Rosalind Picard

Technology is increasingly designed in the image of people, and today is being given skills to recognize and respond to human emotion expressed in voices, faces, text, physiology, and other behaviors.  Software agents and robots are made to appear to have their own emotions (it’s just a simulation.)  What are some of the beneficial uses of such effective technologies.  What are some concerns it raises, and what kinds of regulations might be made that are helpful or harmful?

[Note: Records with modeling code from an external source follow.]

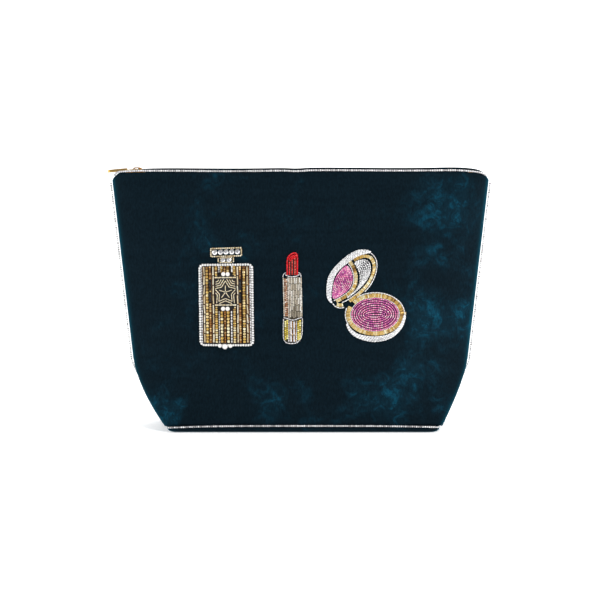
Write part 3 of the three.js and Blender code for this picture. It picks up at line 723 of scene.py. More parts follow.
def bead_glass_group():
    """Colour of a lined bead from its own tone: dark, then middle, then light, streaked a little along the
    glass."""
    tree, add_node, given, put = group_tree(
        "bead_lining",
        [("Dark", COLOUR, (0, 0, 0, 1)), ("Middle", COLOUR, (0, 0, 0, 1)), ("Light", COLOUR, (0, 0, 0, 1))],
        [("Color", COLOUR), ("Roughness", FLOAT)],
    )
    link = tree.links.new
    tone = add_node("ShaderNodeAttribute", attribute_name="bead_tone")
    low = add_node("ShaderNodeMapRange", {"Value": tone.outputs["Fac"], "From Max": 0.5})
    high = add_node("ShaderNodeMapRange", {"Value": tone.outputs["Fac"], "From Min": 0.5})
    first = add_node("ShaderNodeMix", {"Factor": low.outputs["Result"]}, data_type="RGBA")
    second = add_node("ShaderNodeMix", {"Factor": high.outputs["Result"]}, data_type="RGBA")
    link(given.outputs["Dark"], first.inputs[6])
    link(given.outputs["Middle"], first.inputs[7])
    link(first.outputs[2], second.inputs[6])
    link(given.outputs["Light"], second.inputs[7])
    place = add_node("ShaderNodeTexCoord")
    streak = add_node("ShaderNodeTexNoise",
                      {"Vector": place.outputs["Object"], "Scale": 1500.0, "Detail": 2.0})
    shade = add_node("ShaderNodeMapRange", {"Value": streak.outputs["Fac"], "From Min": 0.3, "From Max": 0.7,
                                            "To Min": 0.7, "To Max": 1.15})
    scaled = add_node("ShaderNodeVectorMath", {0: second.outputs[2]}, operation="SCALE")
    link(shade.outputs["Result"], scaled.inputs["Scale"])
    rough = add_node("ShaderNodeMapRange", {"Value": streak.outputs["Fac"], "To Min": 0.08, "To Max": 0.26})
    link(scaled.outputs[0], put.inputs["Color"])
    link(rough.outputs["Result"], put.inputs["Roughness"])
    return tree


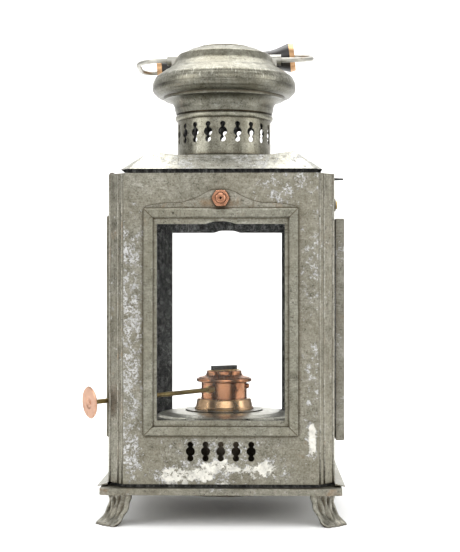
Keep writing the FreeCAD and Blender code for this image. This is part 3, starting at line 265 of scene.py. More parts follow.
def tin(name, seed, gain=1.0, tint=PLAIN, rust=0.5, paint=None, polar=False, metal=0.80, rough=0.40,
        soot_side=Shader.inner_side, lines=None, glints_at=None, rust_at=None, scratch=(1.0, 1.0, 7.0),
        drag_share=0.16, grime_and_shade=0.72):
    """Old tinned sheet: cloudy grey, fine specks and drag marks, rust bloom, flaked paint, soot inside.

    paint, lines, glints_at and rust_at take the shader and give a map of where each one lies.
    """
    s = Shader(name, seed, polar)
    mottle = s.noise(MOTTLE, 8, 0.74, seed=3)
    drag = s.noise(DRAG, 6, 0.66, stretch=scratch, seed=7, grain=True)
    colour = bare_sheet(s, gain, tint, mottle, drag, drag_share)
    glints = s.times(s.step(s.noise(GLINT, 4, 0.76, seed=15), 0.63, 0.69), s.step(mottle, 0.46, 0.60))
    if glints_at:
        glints = s.most(glints, glints_at(s))
    colour = s.blend(s.times(glints, 0.70), colour, shade(BRIGHT_TIN, gain * 1.35, tint))
    patches = s.noise(RUST_PATCH, 6, 0.66, twist=1.2, seed=17)
    bloom = s.times(s.step(patches, 0.66 - 0.16 * rust, 0.78 - 0.10 * rust), s.step(mottle, 0.38, 0.56))
    if rust_at:
        bloom = s.most(bloom, rust_at(s))
    stain = s.ramp(s.noise(GRAIN, 5, 0.7, seed=19), [(0.35, shade(RUST, 0.45)), (0.65, shade(RUST, 1.25))])
    colour = s.blend(s.times(bloom, min(1.0, 0.30 + rust * 0.45)), colour, stain)
    bare = s.inverse(s.times(bloom, 0.75))
    height = s.math("ADD", s.times(mottle, 0.55), s.times(drag, 0.45))
    gloss = s.math("ADD", s.times(mottle, 0.36), rough - 0.18)
    if paint:
        cover, coat = painted(s, paint(s))
        colour = s.blend(cover, colour, coat)
        bare = s.times(bare, s.inverse(cover))
        height = s.math("ADD", height, s.times(cover, 0.9))
        gloss = s.lerp(cover, gloss, 0.78)
    if lines:
        groove = lines(s)
        colour = s.blend(s.times(groove, 0.8), colour, shade(RUST, 0.30))
        height = s.math("SUBTRACT", height, s.times(groove, 1.2))
    # Ambient occlusion darkens corners and recesses: partly grime, partly painted shade.
    wide_grime_and_shade = s.times(s.step(s.crevice(WIDE_CREVICE), 0.86, 0.40), grime_and_shade)
    tight_grime_and_shade = s.times(s.step(s.crevice(TIGHT_CREVICE), 0.90, 0.60), grime_and_shade * 1.15)
    colour = s.blend(wide_grime_and_shade, colour, GRIME_AND_SHADE)
    colour = s.blend(tight_grime_and_shade, colour, DEEP_GRIME_AND_SHADE)
    if soot_side:
        inside = soot_side(s)
        lamp_black = s.ramp(s.noise(SOOT_GRAIN, 7, 0.78, stretch=(1.0, 1.0, 0.6), seed=31), [
            (0.40, SOOT), (0.51, (0.055, 0.055, 0.053)), (0.61, (0.19, 0.19, 0.185))])
        colour = s.blend(inside, colour, lamp_black)
        bare = s.times(bare, s.inverse(s.times(inside, 0.9)))
        gloss = s.lerp(inside, gloss, 0.72)
    s.bump(height, 0.60, 0.4 * MM)
    return s.finish(colour, gloss, s.times(bare, metal))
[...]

Rosalind Picard is the founder and director of the Affective Computing Research lab at the MIT Media Laboratory where she leads research developing AI/machine learning and analytics to improve human health and wellbeing.  She is co-founder of Affectiva, which provides Emotion AI communication technologies, and co-founder, chairman of the board, and chief scientist of Empatica, which created the first FDA-cleared smartwatch to detect seizures, and provides data analytics and wearable sensors.  Picard is the author of over three hundred peer-reviewed scientific articles in the fields of AI, affective computing, and digital health.  She is known internationally for authoring the book, Affective Computing, which helped launch the field by that name.  She is a popular speaker and her TED talk has received ~2 million views.  Picard’s scientific and engineering accomplishments have been honored with membership in the National Academy of Engineering and with being named a fellow of the IEEE and the AAAC.  She holds a Bachelors in Electrical Engineering from Georgia Tech and a Masters and Doctorate in Electrical Engineering and Computer Science from MIT.